The Ninh Binh People’s Committee has proposed the Prime Minister a selection of plans to rescue Ninh Binh nitrogenous fertiliser plant, invested by Vietnam National Chemical Group (Vinachem), according to newswire Vneconomy.vn.


After nearly four years since the plant came into operation in 2012, it has been running continuous deficit, accumulating altogether VND2.7 trillion ($121.49 million) in losses. Besides, Vinachem is shouldering great debts worth nearly VND8 trillion ($359.98 million).

There are numerous reasons for the plant’s losses. Notably, in the last two years, urea fertiliser prices in the market have seen a continuous decrease, while manufacturing expenditures, including depreciation fee, high interest rate as well as the exchange rate difference, still stand at a high level.

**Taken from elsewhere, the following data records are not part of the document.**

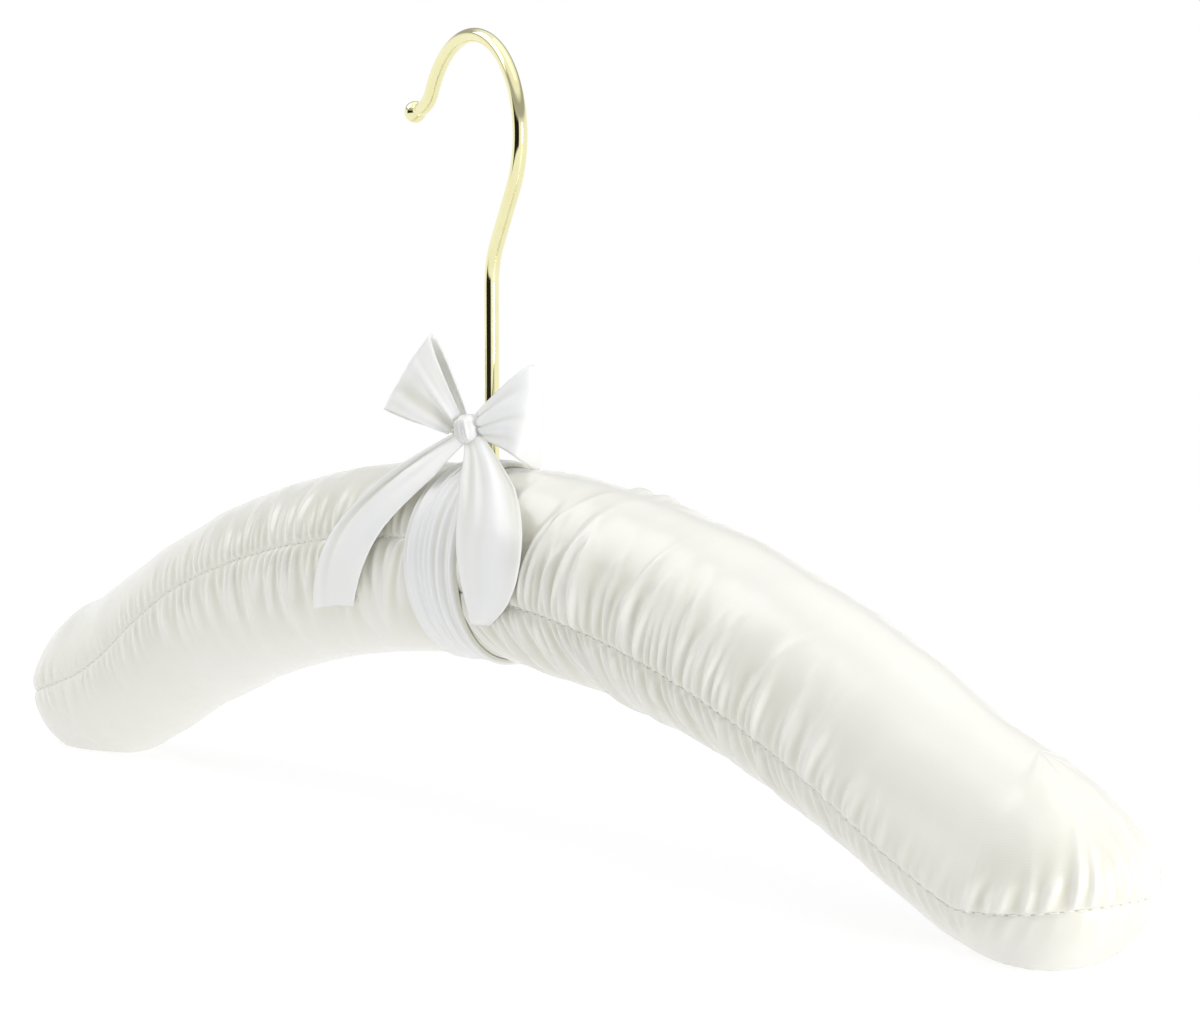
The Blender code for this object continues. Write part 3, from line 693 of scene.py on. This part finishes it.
def add_hook(gold):
    """Gold wire drawn up the stem, bent back over the rail and out again at the tip, with a crimped ball."""
    deselect()
    bpy.ops.mesh.primitive_circle_add(vertices=32, radius=WIRE_RADIUS, location=(0, 0, WIRE_FOOT))
    wire = bpy.context.object
    wire.name = "gold_hook"
    bpy.ops.object.transform_apply(location=True, rotation=True, scale=True)
    open_edit(wire)
    bpy.ops.mesh.select_all(action="SELECT")
    rise = HOOK_CENTRE[1] - STEM_TOP_Z
    run = LOWER_BEND_RADIUS - HOOK_CENTRE[0]
    lean = math.atan2(rise, run) - math.acos((HOOK_RADIUS + LOWER_BEND_RADIUS) / math.hypot(rise, run))
    push(STEM_TOP_Z - WIRE_FOOT, QUARTER)
    bend((LOWER_BEND_RADIUS, STEM_TOP_Z), lean, 14)
    turned = math.pi - lean
    start = (LOWER_BEND_RADIUS * (1 + math.cos(turned)), STEM_TOP_Z + LOWER_BEND_RADIUS * math.sin(turned))
    goal = (HOOK_CENTRE[0] + HOOK_RADIUS * math.cos(-lean), HOOK_CENTRE[1] + HOOK_RADIUS * math.sin(-lean))
    push(math.dist(start, goal), math.atan2(goal[1] - start[1], goal[0] - start[0]))
    bend(HOOK_CENTRE, -(HOOK_ARC_END + lean), 96)
    out = HOOK_RADIUS + TIP_BEND_RADIUS
    turn_centre = (HOOK_CENTRE[0] + out * math.cos(HOOK_ARC_END), HOOK_CENTRE[1] + out * math.sin(HOOK_ARC_END))
    bend(turn_centre, TIP_BEND_TURN, 16)
    heading = HOOK_ARC_END + QUARTER - TIP_BEND_TURN
    push(TIP_STRAIGHT, heading)
    close_edit()
    end_turn = HOOK_ARC_END - math.pi - TIP_BEND_TURN
    tip = Vector((turn_centre[0] + TIP_BEND_RADIUS * math.cos(end_turn) + TIP_STRAIGHT * math.cos(heading), 0,
                  turn_centre[1] + TIP_BEND_RADIUS * math.sin(end_turn) + TIP_STRAIGHT * math.sin(heading)))
    weld(wire, 0.001 * MM)
    open_edit(wire)
    bpy.ops.mesh.select_mode(type="EDGE")
    bpy.ops.mesh.select_all(action="DESELECT")
    bpy.ops.mesh.select_non_manifold()
    bpy.ops.mesh.edge_face_add()
    bpy.ops.mesh.select_all(action="SELECT")
    bpy.ops.mesh.normals_make_consistent(inside=False)
    close_edit()
    deselect()
    wire.select_set(True)
    bpy.context.view_layer.objects.active = wire
    bpy.ops.object.shade_smooth_by_angle(angle=math.radians(40))
    turn_about_stem(wire)
    hand_over(wire, gold, "hook", ["hook_wire"])
    add_tip_ball(gold, tip, Vector((math.cos(heading), 0, math.sin(heading))))


def add_tip_ball(gold, tip, heading):
    """Ball on the wire's end: a sphere drawn out into a collar on the wire's side and dimpled at its pole."""
    radius = (BALL_HIGH.z - BALL_LOW.z) / 2
    deselect()
    bpy.ops.mesh.primitive_uv_sphere_add(segments=48, ring_count=32, radius=radius)
    ball = bpy.context.object
    ball.name = "gold_tip_ball"
    for vertex in ball.data.vertices:
        vertex.select = False
    for face in ball.data.polygons:
        face.select = face.center.z < -0.78 * radius
    for edge in ball.data.edges:
        edge.select = False
    open_edit(ball)
    bpy.ops.mesh.select_mode(type="FACE")
    bpy.ops.mesh.extrude_region_move(TRANSFORM_OT_translate={"value": (0, 0, -0.42 * radius)})
    bpy.ops.transform.resize(value=(1.06, 1.06, 0.15), center_override=(0, 0, -1.30 * radius))
    bpy.ops.mesh.select_all(action="SELECT")
    bpy.ops.mesh.normals_make_consistent(inside=False)
    close_edit()
    for vertex in ball.data.vertices:
        if vertex.co.z > 0.9 * radius:
            vertex.co.z -= 1.1 * (vertex.co.z - 0.9 * radius)
    place = Matrix.Translation(tip) @ heading.to_track_quat("Z", "Y").to_matrix().to_4x4()
    ball.data.transform(place)
    turn_about_stem(ball)
    deselect()
    ball.select_set(True)
    bpy.context.view_layer.objects.active = ball
    bpy.ops.object.shade_smooth_by_angle(angle=math.radians(50))
    hand_over(ball, gold, "hook", ["hook_tip_ball"])


def turn_about_stem(item):
    item.data.transform(Matrix.Rotation(HOOK_TURN, 4, "Z"))


# --- Ribbon ---

RIBBON_WIDTH = 23 * MM
RIBBON_PINCH = 6 * MM
RIBBON_THICKNESS = 0.3 * MM
LOOP_BULGE = 4.5 * MM
LEFT_LOOP = {"side": -1, "reach": 19.5 * MM, "rise": math.radians(37), "swing": math.radians(10), "tuck": 0.0,
             "seed": 3}
RIGHT_LOOP = {"side": 1, "reach": 16.5 * MM, "rise": math.radians(10), "swing": math.radians(22), "tuck": 0.26,
              "seed": 8}
TAIL_TOP = math.radians(64)
LEFT_TAIL = {"side": -1, "runs": (6, 25, 39), "halves": (5.5, 9.5, 8.5), "low": math.radians(-25), "puff": 1.2,
             "seed": 14}
RIGHT_TAIL = {"side": 1, "runs": (6, 23.5, 18.5), "halves": (5.5, 11.5, 3), "low": math.radians(-28), "puff": 2.2,
              "seed": 19}



def pleats(share, across, count, height, reach, rng):
    """Fine folds that leave the knot side by side and die away along the ribbon."""
    total = np.zeros(np.broadcast(share, across).shape)
    for _ in range(count):
        place = rng.uniform(-0.92, 0.92)
        width = rng.uniform(0.07, 0.15)
        fade = reach * rng.uniform(0.6, 1.4)
        tall = height * rng.uniform(0.5, 1.0) * rng.choice((-1, 1))
        total = total + tall * np.exp(-0.5 * ((across - place) / width) ** 2) * np.exp(-(share / fade) ** 1.5)
    return total


def finish_ribbon(item, name, ribbon):
    thicken(item, RIBBON_THICKNESS, 0.0)
    hand_over(item, ribbon, "root", [name])


def add_loop(name, ribbon, side, reach, rise, swing, tuck, seed):
    """Loop of the bow: pleated at the knot, shut along its top, open below, folded over and back behind."""
    rng = np.random.default_rng(seed)
    level = np.array([side * math.cos(swing), side * math.sin(swing), 0])
    ahead = level * math.cos(rise) + np.array([0, 0, math.sin(rise)])
    above = -level * math.sin(rise) + np.array([0, 0, math.cos(rise)])
    toward = np.array([math.sin(swing), -math.cos(swing), 0])
    beside = 3.2 * MM + RIBBON_PINCH / 2 * math.sin(rise)
    root = np.array([side * beside, KNOT.y, KNOT.z + 1.0 * MM])
    turn = np.linspace(0, math.pi, 91)[:, None]
    across = np.linspace(-1, 1, 33)[None, :]
    out = np.sin(turn) ** 0.9
    gape = 0.22 + 0.78 * (0.5 - 0.5 * across) ** 0.8
    depth = LOOP_BULGE * np.sin(2 * turn) * gape + 1.1 * MM * np.cos(turn)
    half = (RIBBON_PINCH + (RIBBON_WIDTH - RIBBON_PINCH) * np.sin(turn) ** 0.85) / 2
    belly = np.sin(2 * turn)
    shift = 1.6 * MM * belly * (0.5 - 0.5 * across) + 0.3 * MM * belly
    from_knot = np.minimum(turn, math.pi - turn) / QUARTER
    folds = pleats(from_knot, across, 11, 0.65 * MM, 0.55, rng)
    curl = (0.04 * across ** 2 + tuck * (0.5 - 0.5 * across) ** 2) * np.sin(turn)
    length_out = reach * out * (1 - curl)
    points = (root + ahead * length_out[..., None] + above * (half * across + shift)[..., None]
              + toward * (depth + folds)[..., None])
    uv = np.stack(np.broadcast_arrays(turn / math.pi * 50 * MM, across * RIBBON_WIDTH / 2), axis=-1)
    item = grid_object(name.replace("ribbon_", "bow_"), points, uv)
    # Painted shade in the hollows of the pleats
    store_painted_shade(item, 0.6 * np.clip(-folds / (0.5 * MM), 0, 1))
    finish_ribbon(item, name, ribbon)


def through(values, share):
    """Smooth curve through three values, at the start, halfway and at the end."""
    first, middle, last = values
    return first * (1 - share) * (1 - 2 * share) + 4 * middle * share * (1 - share) + last * share * (2 * share - 1)


def add_tail(name, ribbon, side, runs, halves, low, puff, seed):
    """Tail of the bow: out of the knot, over the band and down the front of the arm."""
    rng = np.random.default_rng(seed)
    share = np.linspace(0, 1, 81)[:, None]
    across = np.linspace(-1, 1, 33)[None, :]
    lift = TAIL_TOP + (low - TAIL_TOP) * share
    run = through(runs, share) * MM + through(halves, share) * MM * across
    rest = 2.25 * MM + puff * MM * np.sin(math.pi * share) ** 2
    folds = pleats(share, across, 9, 0.7 * MM, 0.45, rng)
    ripple = 0.5 * MM * np.sin(2.2 * across + 3 * share + seed) * share
    edges = -0.9 * MM * across ** 4 * np.sin(math.pi * share)
    points = body_points(side, run, 0.0, lift, rest + folds * np.minimum(1, share * 5) + ripple + edges)
    start = np.array([side * 1.8 * MM, KNOT.y - 0.5 * MM, KNOT.z - 1.2 * MM])
    first = points[0, 16].copy()
    ease = np.clip(1 - share / 0.42, 0, 1) ** 1.7
    points = points + (start - first) * ease[..., None]
    pinch = (1 - 0.40 * np.clip(1 - share / 0.2, 0, 1))[..., None]
    middle = points[:, 16:17]
    points = middle + (points - middle) * pinch
    length = float(np.linalg.norm(np.diff(points[:, 16], axis=0), axis=1).sum())
    uv = np.stack(np.broadcast_arrays(share * length, across * RIBBON_WIDTH / 2), axis=-1)
    item = grid_object(name.replace("ribbon_", "bow_"), points, uv, flip=side > 0)
    # Painted shade in the hollows of the pleats
    store_painted_shade(item, 0.6 * np.clip(-folds / (0.5 * MM), 0, 1))
    finish_ribbon(item, name, ribbon)


KNOT_SIZE = (6.6 * MM, 5.8 * MM, 7.0 * MM)
KNOT_FOLDS = [(-0.62, 0.10), (-0.28, 0.07), (0.05, 0.09), (0.38, 0.06), (0.70, 0.10)]


def add_knot(ribbon):
    """Knot: a rounded block wrapped by a strand of ribbon, with folds that run down its front."""
    deselect()
    bpy.ops.mesh.primitive_cube_add(size=1, location=(0, 0, 0))
    knot = bpy.context.object
    knot.name = "tied_knot"
    knot.scale = KNOT_SIZE
    bpy.ops.object.transform_apply(location=False, rotation=False, scale=True)
    open_edit(knot)
    bpy.ops.mesh.select_all(action="SELECT")
    bpy.ops.mesh.subdivide(number_cuts=21, smoothness=0.0)
    close_edit()
    size = np.array(KNOT_SIZE) / 2
    for vertex in knot.data.vertices:
        share = np.array(vertex.co) / size
        round_share = share / max(1e-6, (np.abs(share) ** 3.2).sum() ** (1 / 3.2)) * np.abs(share).max()
        waist = 1 - 0.16 * share[2] ** 2
        across = share[0] + 0.30 * share[2]
        folds = sum(math.exp(-0.5 * ((across - place) / width) ** 2) for place, width in KNOT_FOLDS)
        grow = 1 + 0.24 * folds * (1 - abs(share[2]) ** 4)
        vertex.co = Vector(round_share * size * np.array([waist, grow, 1])) + KNOT
    knot.data.update()
    deselect()
    knot.select_set(True)
    bpy.context.view_layer.objects.active = knot
    bpy.ops.object.shade_smooth()
    hand_over(knot, ribbon, "root", ["ribbon_knot"])


def add_neck_loop(ribbon):
    """Turn of ribbon round the stem, creased along its length."""
    turns = np.linspace(0, 2 * math.pi, 65)[:-1][None, :]
    height = np.linspace(-1, 1, 17)[:, None]
    radius = WIRE_RADIUS + 0.62 * MM + 0.16 * MM * np.cos(height * 9 + 0.4 * np.sin(turns)) + 0 * turns
    points = np.stack(np.broadcast_arrays(radius * np.cos(turns), radius * np.sin(turns),
                                          KNOT.z + height * 2.5 * MM), axis=-1)
    uv = np.stack(np.broadcast_arrays(turns * 2.4 * MM, height * 2.5 * MM), axis=-1)
    item = grid_object("neck_ribbon", points, uv, closed_rows=True, flip=True)
    thicken(item, RIBBON_THICKNESS, 0.0)
    hand_over(item, ribbon, "root", ["ribbon_neck_loop"])


BAND_OUT = 0.9 * MM
BAND_HEM = 0.35 * MM


def add_band(ribbon):
    """Pleated band: the ribbon's pleats run round the body and draw together under the knot."""
    turns = np.linspace(0, 2 * math.pi, 361)[:-1][None, :]
    across = np.linspace(-1, 1, 121)[:, None]
    rng = np.random.default_rng(5)
    over_top = np.clip(np.sin(turns), 0, 1) ** 3
    below = np.clip(-np.sin(turns), 0, 1) ** 2
    run = across * BAND_HALF * (1 - 0.30 * over_top - 0.10 * below)
    out = BAND_OUT + 0 * turns * across
    for place in np.arange(-0.88, 0.95, 0.19):
        drift = place + rng.uniform(-0.04, 0.04) * np.sin(turns + rng.uniform(0, 6)) \
            + 0.02 * np.sin(2 * turns + rng.uniform(0, 6))
        width = rng.uniform(0.045, 0.075)
        tall = rng.uniform(0.55, 1.1) * MM * (0.75 + 0.25 * np.sin(turns + rng.uniform(0, 6)))
        out = out + tall * np.exp(-0.5 * (np.abs(across - drift) / width) ** 1.7)
    hem = np.clip((1 - np.abs(across)) / 0.10, 0, 1) ** 0.5
    out = BAND_HEM + (out - BAND_HEM) * hem
    x, z, slope = centre_line(np.abs(run))
    high, wide = section(np.abs(run))
    up = (high + out) * np.sin(turns)
    sides = np.sign(run)
    points = np.stack([sides * (x + up * np.sin(slope)), -(wide + out) * np.cos(turns),
                       MIDDLE_Z + z + up * np.cos(slope)], axis=-1)
    uv = np.stack(np.broadcast_arrays(turns * 20 * MM, across * 12 * MM), axis=-1)
    item = grid_object("pleated_band", points, uv, closed_rows=True)
    # Painted shade where the band sits lowest, between the pleats and at its hems
    store_painted_shade(item, np.clip(1 - (out - BAND_OUT) / (0.5 * MM), 0, 1))
    thicken(item, RIBBON_THICKNESS)
    hand_over(item, ribbon, "root", ["centre_band"])


gold = gold_finish()
steel = steel_finish()
thread = thread_finish()
satin = satin_finish("ivory_satin", (0.895, 0.885, 0.815), (0.87, 0.855, 0.775), 0.18)
ribbon = satin_finish("white_ribbon", (0.92, 0.925, 0.91), (0.895, 0.90, 0.885), 0.26)
add_camera()
add_floor()
add_studio()
add_sleeves(satin)
for arm in (1, -1):
    add_stitches(arm, thread)
add_hook(gold)
add_knot(ribbon)
add_band(ribbon)
add_neck_loop(ribbon)
add_loop("ribbon_left_loop", ribbon, **LEFT_LOOP)
add_loop("ribbon_right_loop", ribbon, **RIGHT_LOOP)
add_tail("ribbon_left_tail", ribbon, **LEFT_TAIL)
add_tail("ribbon_right_tail", ribbon, **RIGHT_TAIL)
wood_finish().apply(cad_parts["wooden_core"])
wadding = wadding_finish()
for name in ("left_padding", "right_padding"):
    wadding.apply(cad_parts[name])
for name in ("stem_washer", "stem_nut"):
    steel.apply(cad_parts[name])
gold.apply(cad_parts["stem_eyelet"])
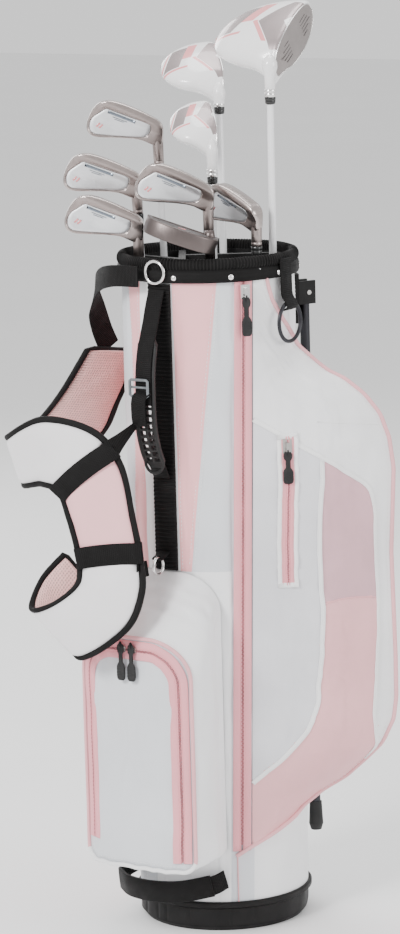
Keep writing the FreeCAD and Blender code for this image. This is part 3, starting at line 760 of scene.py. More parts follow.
# Where the two curved welts cross the panel: height and share of the width from the zipper.
WELT_A = [(0.205, 1.0), (0.222, 0.97), (0.267, 0.85), (0.335, 0.86), (0.404, 0.885), (0.512, 0.87),
          (0.552, 0.84),
          (0.574, 0.78), (0.593, 0.63), (0.615, 0.45), (0.649, 0.17), (0.668, 0.0)]
WELT_B = [(0.195, 0.0), (0.222, 0.2), (0.249, 0.33), (0.267, 0.38), (0.294, 0.42), (0.335, 0.43),
          (0.404, 0.453),
          (0.615, 0.45)]


def wing_row(z):
    """The pocket's outline at height z: (root, middle, edge, back, far root)."""
    r = between([(a, b) for a, b, _ in WING_EDGE], z)
    deg = between([(a, c) for a, _, c in WING_EDGE], z)
    root = polar(CLOTH_R, zip_deg(z) + 7.0, z)
    edge = polar(r, deg, z)
    full = clamp((r - 0.1125) / 0.12)
    across = edge - root
    out = vec(across.y, -across.x).normalized()
    middle = (root + edge) / 2 + out * (0.014 * full + 0.002)
    back = edge - out * (0.001 + 0.022 * full) + polar(0.0005, deg)
    far = polar(CLOTH_R, max(deg + 3.0, min(34.0, deg + 80.0 * full + 3.0)), z)
    return root, middle, edge, back, far


def outside_tube(p, z):
    """The point at height z, moved out to the tube's cloth if it lies inside it."""
    grow = max(CLOTH_R / from_axis(p), 1.0)
    return vec(p.x * grow, p.y * grow, z)


def wing_point(z, s):
    """A point on the pocket's face: s runs from 0 at the zipper to 1 at the piped edge."""
    root, middle, edge, _, _ = wing_row(z)
    return outside_tube(bowed(root, middle, edge, s), z)


def lining_seam_z(s):
    """The height of the curved seam between the two lined cloths, at share s of the width."""
    return 0.428 - 0.10 * (s - 0.66) ** 2


def apparel_pocket():
    z0, z1 = WING_EDGE[0][0], WING_EDGE[-1][0]
    rows = 176
    cols = FACE_COLS + GUSSET_COLS + 1
    names = ["white", "grey", "mauve", "rose"]
    verts, index, uvs, pinned = [], [], [], []
    for i in range(rows + 1):
        z = lerp(z0, z1, i / rows)
        _, _, edge, back, far = wing_row(z)
        sa, sb = between(WELT_A, z), between(WELT_B, z)
        sb = sa if z > 0.615 else sb
        wide = (edge - wing_point(z, 0)).length
        for j in range(cols):
            if j <= FACE_COLS:
                s = j / FACE_COLS
                p = wing_point(z, s)
                along = s * wide
            else:
                f = (j - FACE_COLS) / GUSSET_COLS
                p = outside_tube(edge.lerp(back, f / 0.3) if f < 0.3 else back.lerp(far, (f - 0.3) / 0.7), z)
                along = wide + f * 0.1
            verts.append(p)
            uvs.append((along, z))
            if i in (0, rows) or j in (0, FACE_COLS, cols - 1) or from_axis(p) < 0.1135:
                pinned.append(len(verts) - 1)
        if i < rows:
            zm = z + (z1 - z0) / rows / 2
            for j in range(cols - 1):
                s = (j + 0.5) / FACE_COLS
                if j >= FACE_COLS or s > sa:
                    index.append(0)
                elif s < sb:
                    index.append(1)
                else:
                    index.append(2 if zm > lining_seam_z(s) else 3)
    pocket = piece("apparel_pocket_cloth", verts, grid_faces(rows + 1, cols), names, BAG, index, uvs)
    inflate(pocket, pinned, pressure=1.2, cap=0.007, stiff=15.0)
    for v in pocket.data.vertices:
        out = outward(v.co)
        j = v.index % cols
        s = j / FACE_COLS
        loose = clamp(4 * s * (1 - s)) if j < FACE_COLS else 0.0
        fold = folds(v.co.x * 1.9, v.co.y * 1.9, v.co.z * 0.7, 0.10, 0.0046) * loose
        slant = v.co.z * 1.5 + s * 0.16
        fold += folds(slant * 1.6, s * 0.10, v.co.z * 0.3, 0.055, 0.0026) * loose
        top = clamp((v.co.z - 0.64) / 0.04) * clamp((0.84 - v.co.z) / 0.03)
        fold += 0.0010 * sin((v.co.z * 1.0 + s * 0.12) * 2 * pi / 0.034) * top * loose
        v.co += out * max(fold, 0.0 if from_axis(v.co) < 0.116 else -0.0015)
    rows_z = [lerp(z0, z1, i / rows) for i in range(rows + 1)]

    def on_face(z, s, lift=0.0):
        """A point of the finished face, with its outward normal."""
        f = clamp((z - z0) / (z1 - z0)) * rows
        i = min(int(f), rows - 1)
        g = clamp(s) * FACE_COLS
        j = min(int(g), FACE_COLS - 1)
        near = i * cols + j
        a, b, c, d = (pocket.data.vertices[k].co for k in (near, near + 1, near + cols, near + cols + 1))
        p = a.lerp(b, g - j).lerp(c.lerp(d, g - j), f - i)
        n = (b - a).cross(c - a)
        n = n.normalized() if n.length > 1e-12 else outward(p)
        return p + n * lift, n

    made = []

    def welt(name, line, width, thick, mat, lift=0.0008):
        pts = [on_face(z, s, lift) for z, s in line]
        path, normals = [p for p, _ in pts], [n for _, n in pts]
        sides = sides_of(path, normals)
        made.append(ribbon(name, path, sides, width, thick, mat))
        return path, normals, sides

    def sampled(table, lo, hi, n):
        curve = curve_points([vec(s, 0, z) for z, s in table if lo <= z <= hi], n)
        return [(p.z, clamp(p.x, 0.004, 0.996)) for p in curve]

    for tag, table, lo, hi in (("outer", WELT_A, 0.2, 0.67), ("inner", WELT_B, 0.19, 0.616)):
        line = sampled(table, lo, hi, 10)
        path, normals, sides = welt(f"pocket_welt_{tag}", line, 0.0062, 0.0012, "welt")
        for way in (-1, 1):
            row = [p + n * 0.0007 + s * (0.0021 * way) for p, n, s in zip(path, normals, sides)]
            made.append(stitches(f"pocket_welt_{tag}_{way}", row, normals, 0.0045, 0.003, 0.0003))
    arc = [(lining_seam_z(s), s) for s in (0.455 + 0.43 * k / 24 for k in range(25))]
    welt("pocket_lining_seam", arc, 0.0016, 0.0006, "piping", 0.0003)
    bars = [(0.660 - 0.012 * k / 20, 0.45 + 0.5 * k / 20) for k in range(21)]
    welt("pocket_yoke_seam", bars, 0.0012, 0.0005, "welt", 0.0002)

    edge_path = []
    for i in range(0, rows - 1, 2):
        v = pocket.data.vertices[i * cols + FACE_COLS].co
        edge_path.append(v + outward(v) * 0.0012)
    tail = [polar(0.1134, -36.0 - 3.0 * k, 0.114 - 0.0033 * k) for k in range(4, 0, -1)]
    made.append(tube("pocket_edge_piping", curve_points(tail + edge_path[1:], 2), 0.0027, "piping"))
    lip = [on_face(z, 0.965, 0.0005) for z in rows_z[8:-6:2]]
    made.append(stitches("pocket_edge_stitch", [p for p, _ in lip], [n for _, n in lip], 0.005, 0.0032))
    subdivide(pocket)
    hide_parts("apparel_pocket")
    for obj in made:
        "pink_tape" if "piping" in obj.name or "lining" in obj.name else "white_fabric"
    return on_face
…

Besides, Ninh Binh nitrogenous fertiliser plant is fuelled by coal, while other such plants run on gas. While gas fuel prices are on a continuous decrease, coal prices are immobile, leaving the Ninh Binh plant at a loss against competition.

Furthermore, farmers in the north usually use phosphate fertilisers, thus Ninh Binh nitrogenous fertiliser plant has continuous difficulties selling its products.

In order to help the plant recover, the Ninh Binh People’s Committee submitted proposals to the PM for approval. Notably, the province requested to extend the deadline to repay its debts to Chinese Eximbank by at least five years. The debt was incurred in September 2018, when Vinachem took up a loan of $250 million with an annual interest rate of 4 per cent for 15 years.

As of December 31, 2014, Eximbank disbursed VND4.27 trillion ($225 million) of this loan. Vinachem had to pay VND534.4 billion ($23.9 million) in 2015 in interest only.

The province requested the PM to allow the plant to apply the provisioning policy in case of having changes in the exchange rate different on loans from overseas.

In addition, the province proposed allowing Ninh Binh Fertiliser to apply safeguard measures on urea products, aiming to decrease the volume of low-price import products, which is a major factor of the plant’s losses.

Earlier in June, Vinachem submitted 11 separate plans to deal with the plant’s difficulties to the government and the Ministry of Industry and Trade, one of which was actually closing the plant.

The plant’s construction was kicked off in May 2008 in Ninh Binh’s Khanh Phu Industrial Zone and came into operation within 42 months, in 2012. 

During the nearly four years since then, the plant has been operating at a continuous deficit with a loose of VND2.7 trillion (($121.49 million). 

Besides, according to Vinachem’s financial report, as of December 31, 2014, the company is suffering a massive debt, including VND6.74 trillion ($303.3 million) and VND1.2 trillion ($53.99 million) in long and short-term dues, respectively. Additionally, it has to pay an annual interest of nearly VND1 trillion ($44.8 million), equalling VND2.6 billion ($116,503) per day.